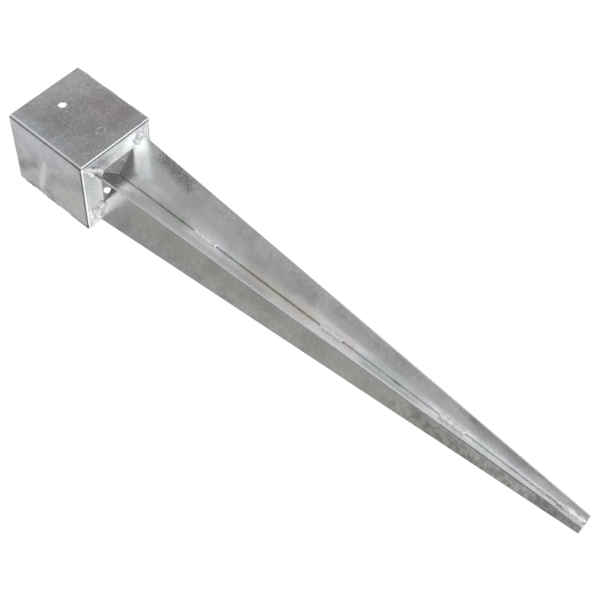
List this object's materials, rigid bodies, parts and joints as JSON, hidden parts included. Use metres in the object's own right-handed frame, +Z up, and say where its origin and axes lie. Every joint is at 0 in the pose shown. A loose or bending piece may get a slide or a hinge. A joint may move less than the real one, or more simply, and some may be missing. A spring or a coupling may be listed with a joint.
{
  "type": "post anchor spike",
  "caption": "Square folded-steel post socket on a tapered cross-section spike that is driven into the ground; cross holes hold the post.",
  "frame": {"origin": "on the spike's axis at ground level, the underside of the socket's bottom flanges", "axes": "+Z up along the post towards the socket's mouth, the tip points to -Z; the wall with the bolt holes faces -Y, and its twin faces +Y"},
  "size_m": [0.1062, 0.1062, 0.75],
  "materials": {
    "galvanised_socket": "zinc-coated sheet, fine spangle, satin",
    "galvanised_spike": "zinc-coated sheet, satin with soft mottling",
    "weld_metal": "bright zinc-coated weld beads"
  },
  "bodies": {
    "root": {"corner_weld_front_right_lower": "weld_metal", "corner_weld_front_right_middle": "weld_metal", "corner_weld_front_right_upper": "weld_metal", "corner_weld_rear_left_lower": "weld_metal", "corner_weld_rear_left_middle": "weld_metal", "corner_weld_rear_left_upper": "weld_metal", "fin_weld_front_left_on_front": "weld_metal", "fin_weld_front_left_on_left": "weld_metal", "fin_weld_front_right_on_front": "weld_metal", "fin_weld_front_right_on_right": "weld_metal", "fin_weld_rear_left_on_left": "weld_metal", "fin_weld_rear_left_on_rear": "weld_metal", "fin_weld_rear_right_on_rear": "weld_metal", "fin_weld_rear_right_on_right": "weld_metal", "mitre_weld_front_left": "weld_metal", "mitre_weld_front_right": "weld_metal", "mitre_weld_rear_left": "weld_metal", "mitre_weld_rear_right": "weld_metal", "socket_half_front": "galvanised_socket", "socket_half_rear": "galvanised_socket", "spike_profile_left": "galvanised_spike", "spike_profile_right": "galvanised_spike", "spine_weld_front_1": "weld_metal", "spine_weld_front_2": "weld_metal", "spine_weld_front_3": "weld_metal", "spine_weld_front_4": "weld_metal", "spine_weld_front_5": "weld_metal", "spine_weld_rear_1": "weld_metal", "spine_weld_rear_2": "weld_metal", "spine_weld_rear_3": "weld_metal", "spine_weld_rear_4": "weld_metal", "spine_weld_rear_5": "weld_metal"}
  },
  "joints": []
}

◇ ◇ ◇

TASK REQUIREMENTS ->
Return the material exactly as it stands.

EXPECTED ANSWER ->
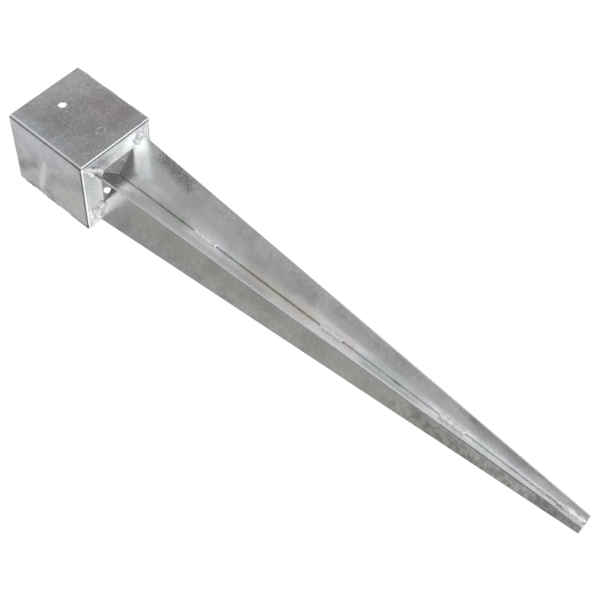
List this object's materials, rigid bodies, parts and joints as JSON, hidden parts included. Use metres in the object's own right-handed frame, +Z up, and say where its origin and axes lie. Every joint is at 0 in the pose shown. A loose or bending piece may get a slide or a hinge. A joint may move less than the real one, or more simply, and some may be missing. A spring or a coupling may be listed with a joint.
{
  "type": "post anchor spike",
  "caption": "Square folded-steel post socket on a tapered cross-section spike that is driven into the ground; cross holes hold the post.",
  "frame": {"origin": "on the spike's axis at ground level, the underside of the socket's bottom flanges", "axes": "+Z up along the post towards the socket's mouth, the tip points to -Z; the wall with the bolt holes faces -Y, and its twin faces +Y"},
  "size_m": [0.1062, 0.1062, 0.75],
  "materials": {
    "galvanised_socket": "zinc-coated sheet, fine spangle, satin",
    "galvanised_spike": "zinc-coated sheet, satin with soft mottling",
    "weld_metal": "bright zinc-coated weld beads"
  },
  "bodies": {
    "root": {"corner_weld_front_right_lower": "weld_metal", "corner_weld_front_right_middle": "weld_metal", "corner_weld_front_right_upper": "weld_metal", "corner_weld_rear_left_lower": "weld_metal", "corner_weld_rear_left_middle": "weld_metal", "corner_weld_rear_left_upper": "weld_metal", "fin_weld_front_left_on_front": "weld_metal", "fin_weld_front_left_on_left": "weld_metal", "fin_weld_front_right_on_front": "weld_metal", "fin_weld_front_right_on_right": "weld_metal", "fin_weld_rear_left_on_left": "weld_metal", "fin_weld_rear_left_on_rear": "weld_metal", "fin_weld_rear_right_on_rear": "weld_metal", "fin_weld_rear_right_on_right": "weld_metal", "mitre_weld_front_left": "weld_metal", "mitre_weld_front_right": "weld_metal", "mitre_weld_rear_left": "weld_metal", "mitre_weld_rear_right": "weld_metal", "socket_half_front": "galvanised_socket", "socket_half_rear": "galvanised_socket", "spike_profile_left": "galvanised_spike", "spike_profile_right": "galvanised_spike", "spine_weld_front_1": "weld_metal", "spine_weld_front_2": "weld_metal", "spine_weld_front_3": "weld_metal", "spine_weld_front_4": "weld_metal", "spine_weld_front_5": "weld_metal", "spine_weld_rear_1": "weld_metal", "spine_weld_rear_2": "weld_metal", "spine_weld_rear_3": "weld_metal", "spine_weld_rear_4": "weld_metal", "spine_weld_rear_5": "weld_metal"}
  },
  "joints": []
}